* [PROBLEM TO WORK ON] For every line in the records that has the word "picture", make a copy.

* [RECORD EXTRACTS]

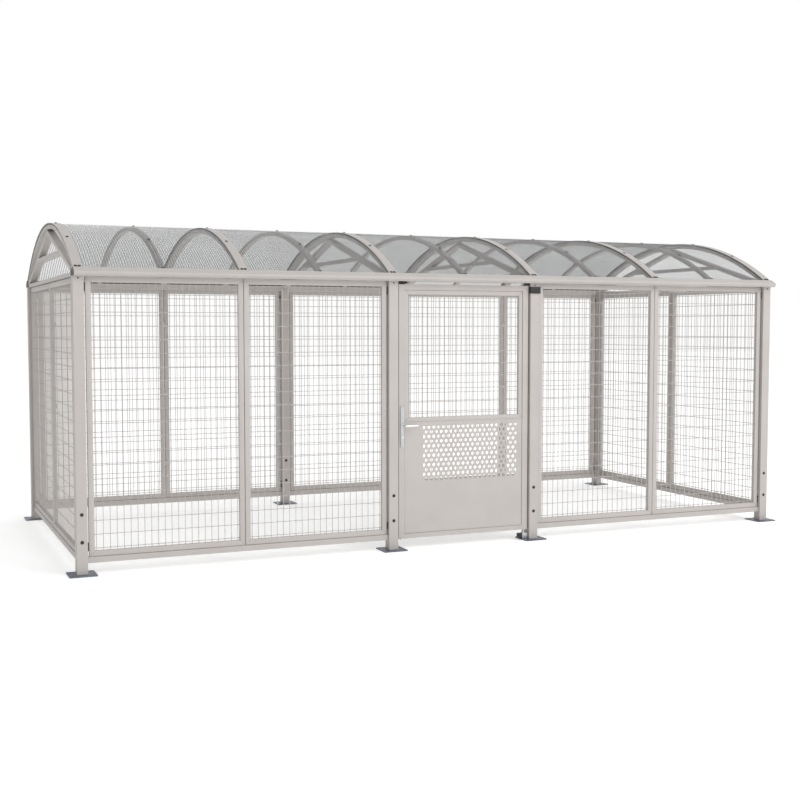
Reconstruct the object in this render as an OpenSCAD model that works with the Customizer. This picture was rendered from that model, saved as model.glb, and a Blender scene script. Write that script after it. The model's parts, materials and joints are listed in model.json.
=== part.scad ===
// Free-standing welded-wire kennel cage with a vaulted clear roof and a pivot-hung door.
// Origin: on the ground at the centre of the plan. +X along the length, -Y to the front, +Z up.

/* [Overall] */
// Distance between a post and the next panel joint, centre to centre
panel_module = 1213; // [900:1:1600]
// Distance between the two door posts, centre to centre
door_module = 1275; // [1000:5:1600]
// Distance between the front and back posts, centre to centre
depth = 2750; // [1800:10:3400]
// Height of the posts above the ground
post_height = 2142; // [1800:1:2700]
// Rise of the roof's outer curve above its own outer edge
roof_rise = 458; // [360:2:560]

/* [Posts and feet] */
// Side of the square posts
post_size = 80; // [60:1:110]
// Wall of the posts
post_wall = 3; // [2:0.5:5]
// Outer corner radius of the posts and the sill rails
tube_corner = 4; // [1:0.5:6]
// Side of the square foot plates
foot_size = 200; // [160:5:260]
// Thickness of the foot plates
foot_thick = 8; // [5:1:16]
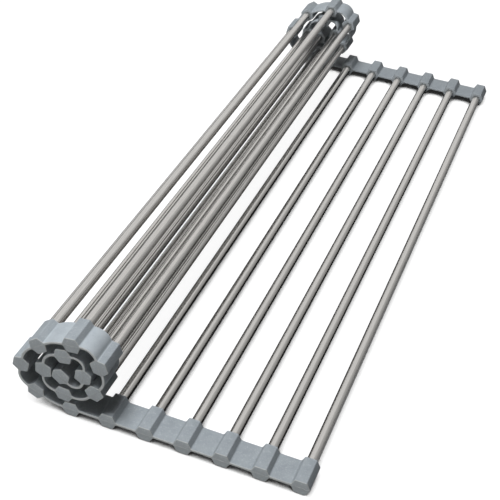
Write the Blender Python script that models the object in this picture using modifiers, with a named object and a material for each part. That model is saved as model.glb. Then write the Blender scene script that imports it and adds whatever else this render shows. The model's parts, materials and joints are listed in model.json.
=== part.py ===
"""Roll up dish drying rack, half rolled: eighteen steel tubes held by two flexible end strips.

Lengths are in metres and angles in degrees. The tubes run along Y and the strips along X. Slat 1 is the
free end of the flat stretch at +X, and slat 18 is at the heart of the roll at -X. Each strip is drawn as
one lug for each tube, with half a web on either side, and neighbours meet at the middle of a web, where
the strip flexes. The rack stands on z = 0, centred on x = 0 and y = 0.
"""
import math

import bmesh
import bpy
from mathutils import Matrix, Vector

# Driving sizes
TUBE_COUNT = 18
TUBE_DIAMETER = 0.0060
TUBE_WALL = 0.0005
STRIP_SPAN = 0.450          # outer face of one strip to outer face of the other
LUG_LENGTH = 0.0173         # along the tube, web included
LUG_WIDTH = 0.0108          # across the pointed sides
LUG_FLAT = 0.0063           # flat top and flat bottom
LUG_HEIGHT = 0.0093
WEB_LENGTH = 0.0110         # along the strip, from lug to lug
WEB_THICKNESS = 0.0015      # at the middle of a web, where it flexes
WEB_ROOT_THICKNESS = 0.0018 # where it grows out of a lug
SOCKET_DEPTH = 0.0130
SEAT_CLEARANCE = 0.0003     # round and behind each tube in its socket
FLEX_GAP = 0.00036          # between the two halves of a web
ROLL_CLEARANCE = 0.0003     # least distance between neighbours in the roll

# How far each web of the roll is bent, from the flat stretch to the heart of the roll
ROLL_TURNS = [26.9, 76.3, 40.3, 28.7, 79.6, 56.3, 56.6, 89.5, 72.4, 111.9, 121.2]
WINDING_STEP = 0.01         # share of every bend that is wound in or let out at a time to settle the roll

TUBE_SEGMENTS = 20
ARC_STEP = 15.0             # largest angle between two points of a bent web
TIP_POINTS = 5              # round end of a half web
CUT_OVERRUN = 0.001
FLAT_ANGLE = math.radians(0.5)      # faces nearer to one plane than this are one face
LEAST_BEND = 1e-9                   # a web bent less than this, in radians, is straight
MERGE_DISTANCE = 0.000005           # points nearer than this are one point

COLLECTION_NAME = "roll_up_dish_drying_rack"
CUTTER_COLLECTION_NAME = "cutters"
STEEL = {"color": (0.66, 0.64, 0.61, 1.0), "metallic": 1.0, "roughness": 0.28}
SILICONE = {"color": (0.27, 0.31, 0.34, 1.0), "metallic": 0.0, "roughness": 0.62}

HALF_WEB = WEB_LENGTH / 2
HALF_THICKNESS = WEB_THICKNESS / 2
HALF_ROOT_THICKNESS = WEB_ROOT_THICKNESS / 2


def web_turns():
    """Bend of every web, in radians: none on the flat stretch, then the turns of the roll."""
    bent = ROLL_TURNS[:TUBE_COUNT - 1]
    flat = [0.0] * (TUBE_COUNT - 1 - len(bent))
    return [math.radians(turn) for turn in flat + bent]


def along_web(distance, turn, side):
    """Point and direction on a web's mid line, in the slat's own x and z, that far from the lug.

    side is -1 for the web towards the next slat and +1 for the one towards the slat before.
    """
    bend = turn * distance / WEB_LENGTH
    if abs(bend) < LEAST_BEND:
        run, rise = distance, 0.0
    else:
        radius = distance / bend
        run, rise = radius * math.sin(bend), radius * (1 - math.cos(bend))
    return Vector((side * (LUG_WIDTH / 2 + run), rise)), bend


def slat_places(turns):
    """Centre (x, z) and tilt of each slat, and the hinge (x, z) that each has in common with the last."""
    centre, tilt = Vector((0.0, 0.0)), 0.0
    places = [(centre, tilt, centre)]
    for turn in turns:
        reach, half_bend = along_web(HALF_WEB, turn, -1)
        hinge = centre + turned(reach, tilt)
        tilt += 2 * half_bend
        back, _ = along_web(HALF_WEB, turn, 1)
        centre = hinge - turned(back, tilt)
        places.append((centre, tilt, hinge))
    return places


def turned(point, tilt):
    """A point of a slat's own x and z, turned by the slat's tilt about Y."""
    cos, sin = math.cos(tilt), math.sin(tilt)
    return Vector((point.x * cos + point.y * sin, -point.x * sin + point.y * cos))


def half_web_outline(turn, side, tip_distance):
    """Points round half a web, from its upper root to its lower root."""
    steps = max(1, math.ceil(abs(math.degrees(turn)) / 2 / ARC_STEP))
    upper, lower = [], []
    for step in range(steps + 1):
        middle, bend = along_web(tip_distance * step / steps, turn, side)
        half_thickness = HALF_ROOT_THICKNESS + (HALF_THICKNESS - HALF_ROOT_THICKNESS) * step / steps
        normal = Vector((-side * math.sin(bend), math.cos(bend))) * half_thickness
        upper.append(middle + normal)
        lower.append(middle - normal)
    tip, bend = along_web(tip_distance, turn, side)
    ahead = Vector((side * math.cos(bend), math.sin(bend)))
    across = Vector((-side * math.sin(bend), math.cos(bend)))
    round_end = []
    for step in range(1, TIP_POINTS + 1):
        angle = math.pi * step / (TIP_POINTS + 1)
        round_end.append(tip + (across * math.cos(angle) + ahead * math.sin(angle)) * HALF_THICKNESS)
    return upper + round_end + lower[::-1]


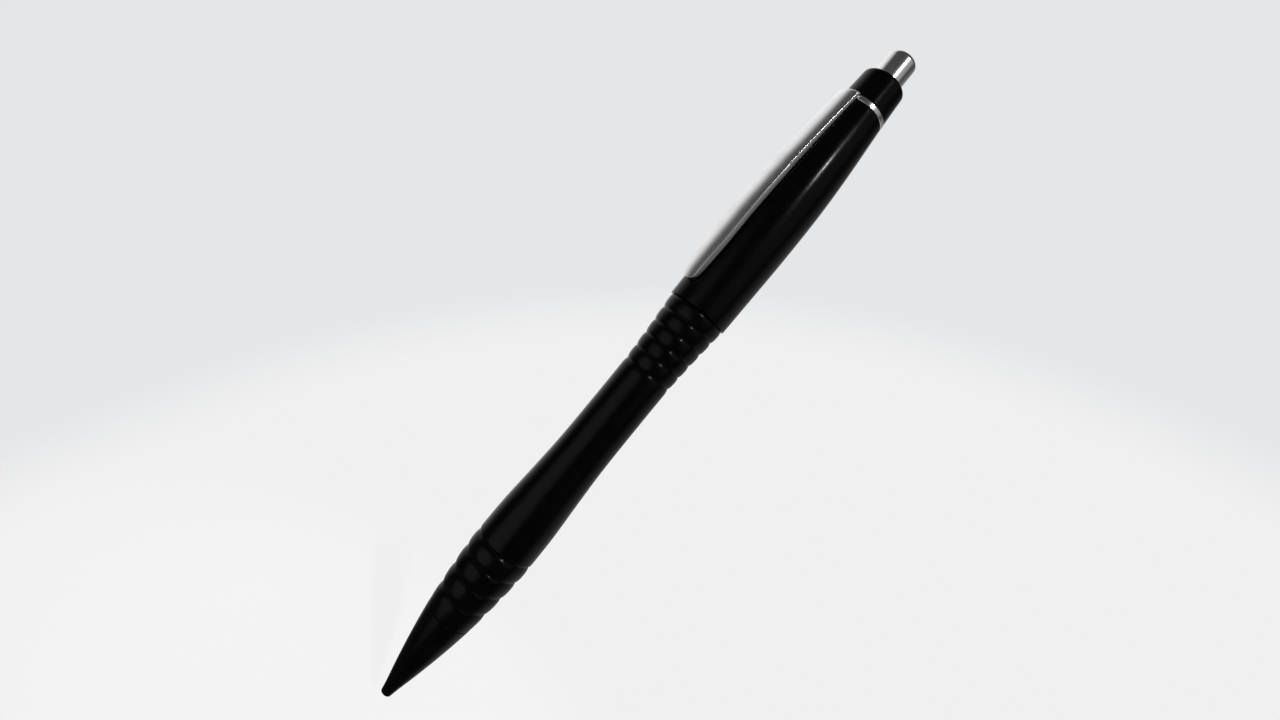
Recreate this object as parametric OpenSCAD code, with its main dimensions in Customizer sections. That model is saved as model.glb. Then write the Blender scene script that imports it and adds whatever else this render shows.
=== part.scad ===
// Retractable ballpoint pen, standing on its nose along +Z.
// The origin is the centre of the nose's mouth. The clip points along -Y.
// All lengths are in millimetres and all angles in degrees.

/* [Overall] */
// Height of the top of the push button, with the point retracted
pen_length = 140; // [138:0.5:142]
// How far the push button travels from released to fully pressed
button_travel = 4.0; // [3.6:0.1:4.2]

/* [Barrels] */
// Height of the seam between the nose cone and the lower barrel
nose_seam_z = 17.4; // [17:0.1:17.8]
// Height of the seam between the lower and the upper barrel
barrel_seam_z = 84; // [83.6:0.1:84.4]
// Height of the lower face of the clip's ring
ring_z = 127.5; // [127.2:0.1:127.8]
// Height of the top rim of the collar
collar_top_z = 134.5; // [134.2:0.1:134.9]

/* [Grip rings] */
// Number of round beads in the grip behind the nose
grip_beads = 4; // [3:1:5]
// Length of the first bead of the grip
grip_pitch = 3.9; // [3.7:0.05:4.1]
// How much shorter each bead is than the one before it
grip_shrink = 0.12; // [0:0.01:0.3]
// Depth of the valleys between the grip's beads
grip_depth = 0.34; // [0.2:0.02:0.4]
// Number of round beads below the barrel seam
waist_beads = 5; // [4:1:6]
// Length of one bead below the barrel seam
waist_pitch = 2.65; // [2.5:0.05:2.8]
// Depth of the valleys between those beads
waist_depth = 0.24; // [0.1:0.01:0.3]

/* [Button] */
// Radius of the push button
button_r = 2.65; // [2.6:0.01:2.68]
// Radius of the rounded edge at the button's top
button_edge_r = 0.9; // [0.5:0.1:1]

/* [Clip] */
// Height of the free end of the clip
clip_tip_z = 87; // [86.8:0.1:87.4]
// Thickness of the clip's metal
clip_metal = 0.5; // [0.4:0.05:0.6]

/* [Barrel thread] */
// Advance of the barrel thread in one turn
thread_lead = 1.25; // [1:0.05:1.5]
// Number of turns that unscrew the barrels
thread_turns = 3; // [2:1:3]

/* [Refill] */
// Distance of the retracted ball behind the nose's mouth
ball_rest_z = 0.7; // [0.5:0.1:0.9]
// Radius of the writing ball
ball_r = 0.35; // [0.3:0.01:0.4]
// Outside radius of the ink tube
tube_r = 1.5; // [1.45:0.01:1.55]
// Length of the refill from its ball to the open end of its tube
refill_length = 107; // [105:0.5:108]

/* [Return spring] */
// Radius of the spring wire
wire_r = 0.19; // [0.15:0.01:0.2]
// Outside radius of the spring
spring_r = 2.2; // [2.1:0.05:2.2]
// Number of open coils
spring_coils = 9; // [7:1:10]

/* [Hidden] */

$fn = 64;
eps = 0.01;

// Radii that mate, and their gaps
slip = 0.05;             // gap between a sliding part and its guide
press = 0.02;            // gap drawn between two parts that are pressed or glued together
seam_depth = 0.05;       // depth of the groove at the nose's seam
mouth_r = 0.65;          // nose's mouth
nose_throat_r = 1.3;     // nose's bore above the mouth
spring_bore_r = 2.3;     // chamber around the spring
nose_spigot_r = 3.1;     // nose's threaded spigot
lower_bore_r = 3.3;      // lower barrel's bore
barrel_spigot_r = 4.1;   // crests of the lower barrel's thread
thread_bore_r = 4.2;     // bore of the threaded sleeve
sleeve_seat_r = 4.7;     // upper barrel's bore around the threaded sleeve
guide_r = 3.4;           // outside of the guide sleeve
slot_r = 3.05;           // bottom of the guide slots
rib_r = button_r + 0.07; // bore between the guide ribs, which the button's skirt enters
core_r = rib_r - slip;   // driver and rotor, between the ribs
key_r = slot_r - slip;   // driver's keys and rotor's ribs, in the slots
tube_bore_r = 1.1;       // inside of the ink tube

// Heights inside the nose
mouth_z = 1.2;           // end of the cylindrical mouth
throat_z = 4.5;          // end of the cone above the mouth
spring_seat_z = 9;       // ledge under the spring
spring_top_z = 27;       // top of the spring, under its collar
nose_spigot_z = 23;      // end of the nose's spigot

// Heights in the upper half
thread_start = 0.7;      // plain neck under the first thread
spigot_length = thread_lead * thread_turns + 2.3;
thread_sleeve_z = barrel_seam_z + 0.6;
thread_sleeve_length = 8;
guide_bottom_z = 113.5;
ring_height = 0.95;
ring_top_z = ring_z + ring_height;
guide_top_z = collar_top_z - 3.2;
collar_bore_r = button_r + slip;
cap_wall = 0.35;         // metal of the button's cap

// Click mechanism: four guide slots, and crowns of eight teeth
slot_count = 4;
slot_width = 1.7;
key_width = slot_width - 0.2;
tooth_count = 8;
tooth_height = 0.6;
tooth_mesh = 0.1;        // overlap in height of the two crowns, a quarter of a tooth apart
tooth_ring_r = 1.3;      // inside radius of both crowns
key_top_z = guide_top_z - slip;
key_length = 2.6;
driver_bottom_z = key_top_z - key_length;
rotor_top_z = driver_bottom_z + tooth_mesh;
rotor_rib_length = 2;
latch_travel = button_travel - 1;
rib_end_z = rotor_top_z - tooth_height - latch_travel;
ramp_height = 0.7;

refill_top_z = ball_rest_z + refill_length;
socket_depth = 3;
rotor_bottom_z = refill_top_z - socket_depth;
rotor_stem_r = 2;

needle_r = 0.5;
needle_z = ball_rest_z + 0.3;
needle_end_z = ball_rest_z + 5.5;
housing_cone_z = needle_end_z + 2.3;
housing_r = 1.15;
tube_z = 14.5;
housing_end_z = tube_z + 4;

// Outer outlines: [height, radius] at the places where the shape turns
front_shape = [
    [0, 0.94], [2, 1.34], [5, 2.05], [10, 3.11], [15, 4.01], [19, 4.57], [24, 5.08],
    [28, 5.39], [31, 5.51], [33.5, 5.46], [37, 5.43], [40, 5.33], [45, 5.03], [52, 4.69],
    [58, 4.6], [70, 4.6], [74, 4.78], [77, 4.95], [80, 5.18], [84.5, 5.5],
];
rear_shape = [
    [83, 5.64], [90, 5.74], [100, 5.87], [109, 5.78], [116, 5.45], [122, 4.98], [129, 4.38],
    [136, 3.93],
];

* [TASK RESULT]
Reconstruct the object in this render as an OpenSCAD model that works with the Customizer. This picture was rendered from that model, saved as model.glb, and a Blender scene script. Write that script after it. The model's parts, materials and joints are listed in model.json.
Write the Blender Python script that models the object in this picture using modifiers, with a named object and a material for each part. That model is saved as model.glb. Then write the Blender scene script that imports it and adds whatever else this render shows. The model's parts, materials and joints are listed in model.json.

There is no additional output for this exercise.